The federal government will abolish the Road Safety Remuneration Tribunal (RSRT), after legislation to axe the controversial body passed the Senate last night.
After two hours of debate, the legislation passed the upper house 36 votes to 32, with all of the crossbench senators, apart from Ricky Muir from the Motoring Enthusiast party, voting in favour of the repeal bill, according to Sky News.
The vote followed an earlier debate about the Australian Building and Construction Commission, with the Senate voting down legislation to –re-establish the commission and thereby handing Prime Minister Malcolm Turnbull a double dissolution trigger.
According to Fairfax, just hours before the RSRT legislation was due to be debated in the Senate, the tribunal had indicated it would be willing to consider delaying the introduction of minimum payments for owner-operator truck drivers until next year.
Originally due to come into effect on April 4, the payment regulations would have meant owner/drivers would be required to charge a minimum rate for all freight, including backloads.
The government had indicated it would legislate to freeze the new pay rates until 2017 and abolish the RSRT if re-elected but instead decided to fast-track the abolition of the tribunal.

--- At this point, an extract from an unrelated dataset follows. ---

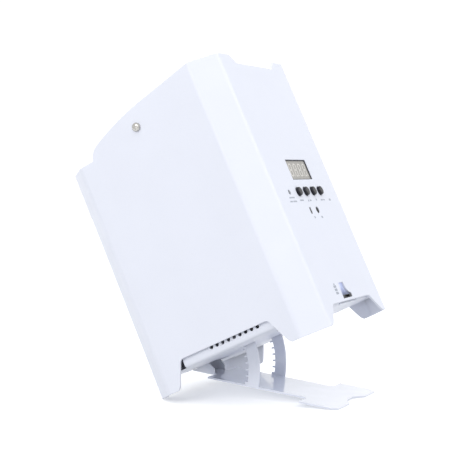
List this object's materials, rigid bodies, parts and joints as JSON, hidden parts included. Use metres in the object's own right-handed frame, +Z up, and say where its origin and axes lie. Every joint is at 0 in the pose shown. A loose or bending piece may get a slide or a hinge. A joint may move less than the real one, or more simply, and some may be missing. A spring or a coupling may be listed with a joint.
{
  "type": "battery powered wedge uplight",
  "caption": "White sheet steel wedge uplight on a toothed kickstand, with a sloping lens head, a digital display and push buttons.",
  "frame": {"origin": "centre of the lamp's box on the surface it stands on, with the kickstand opened as in use", "axes": "+Z up, -Y the side with the control panel, +X across the case; the case leans forward over its low face"},
  "size_m": [0.1264, 0.1864, 0.224],
  "materials": {
    "white_coat": "satin powder coat",
    "gloss_white_coat": "glossy coat",
    "nickel_screw": "nickel plated",
    "zinc_steel": "zinc plated",
    "black_coat": "fine textured black powder coat",
    "clear_lens": "clear moulded acrylic",
    "black_plastic": "matt",
    "led_board_white": "white solder mask",
    "led_yellow": "phosphor under silicone",
    "raw_aluminium": "as extruded",
    "battery_wrap": "shrink film",
    "green_board": "solder mask",
    "blue_board": "solder mask",
    "display_grey": "grey face with unlit segments",
    "button_black": "glossy",
    "led_lamp_grey": "diffused",
    "red_wire": "insulation",
    "black_wire": "insulation",
    "white_wire": "insulation"
  },
  "bodies": {
    "body": {"casing": "white_coat", "base_tray": "white_coat", "charge_scoop": "white_coat", "tray_screws": "nickel_screw", "side_screws": "nickel_screw", "head_screws": "nickel_screw", "strap_screws": "nickel_screw", "control_screws": "nickel_screw", "hinge_bracket": "zinc_steel", "bracket_rivets": "zinc_steel", "hinge_pin": "zinc_steel", "pin_clip": "zinc_steel", "battery_strap": "zinc_steel", "head_standoffs": "zinc_steel", "control_standoffs": "zinc_steel", "driver_standoffs": "zinc_steel", "lens_plate": "black_coat", "lenses": "clear_lens", "lens_holders": "black_plastic", "led_board": "led_board_white", "led_emitters": "led_yellow", "heat_sink": "raw_aluminium", "battery_pack": "battery_wrap", "driver_board": "green_board", "driver_parts": "black_plastic", "control_board": "green_board", "display_module": "display_grey", "tact_switches": "black_plastic", "status_led": "led_lamp_grey", "ir_receiver": "black_plastic", "mic_capsule": "black_plastic", "radio_module": "blue_board", "charge_socket": "black_plastic", "battery_lead": "red_wire", "lamp_lead": "black_wire", "panel_lead": "white_wire"},
    "stand": {"kickstand": "gloss_white_coat"},
    "cap_1": {"button_1": "button_black"},
    "cap_2": {"button_2": "button_black"},
    "cap_3": {"button_3": "button_black"},
    "cap_4": {"button_4": "button_black"}
  },
  "joints": [
    {"name": "kickstand_hinge", "type": "hinge", "parent": "body", "child": "stand", "pos_m": [0, 0.02352, 0.01802], "axis": [1, 0, 0], "range_deg": [-30.8, 11.2]},
    {"name": "button_1_press", "type": "slide", "parent": "body", "child": "cap_1", "axis": [0, 0.9074, -0.4204], "range_m": [0, 0.0006], "stiffness_N_per_m": 1500, "springref_m": -0.0002},
    {"name": "button_2_press", "type": "slide", "parent": "body", "child": "cap_2", "axis": [0, 0.9074, -0.4204], "range_m": [0, 0.0006], "stiffness_N_per_m": 1500, "springref_m": -0.0002},
    {"name": "button_3_press", "type": "slide", "parent": "body", "child": "cap_3", "axis": [0, 0.9074, -0.4204], "range_m": [0, 0.0006], "stiffness_N_per_m": 1500, "springref_m": -0.0002},
    {"name": "button_4_press", "type": "slide", "parent": "body", "child": "cap_4", "axis": [0, 0.9074, -0.4204], "range_m": [0, 0.0006], "stiffness_N_per_m": 1500, "springref_m": -0.0002}
  ]
}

When introducing the legislation to the Senate, Christopher Pyne, the government’s leader of the house, said it was not possible to “wait any longer for this mess to be sorted out”.
“We must stop this act of economic vandalism – there are real families suffering real stress and financial ruin,” he said.
“Common sense has prevailed”
Australian Small Business and Family Enterprise Ombudsman Kate Carnell welcomed the outcome of the vote, saying in a statement this morning confidence has been restored for owner-drivers.
“Common sense has prevailed with the passage of the Road Safety Remuneration Repeal Bill,” Carnell said.
“Mum and dad owner-drivers around the country are this morning breathing a collective sigh of relief; they can now confidently get back on the road and on with the job of keeping their small businesses running, within a fair and competitive market.”
Peter Strong, chief executive of the Council of Small Business of Australia, told SmartCompany this morning the scrapping of the tribunal is “really good news”.
“The tribunal has shown itself to be detached from reality with the way it behaves and treats businesses,” he says.
“Its decisions and orders were unachievable.”
During a press conference this morning, Prime Minister Malcolm Turnbull said abolishing the tribunal will save “tens of thousands of jobs”.
“Politicians talk about jobs, we all should, but we should also deliver,” he said.
“What we delivered yesterday with the abolition of the RSRT was the saving of tens of thousands of jobs, mum and dad businesses [and] owner-drivers.”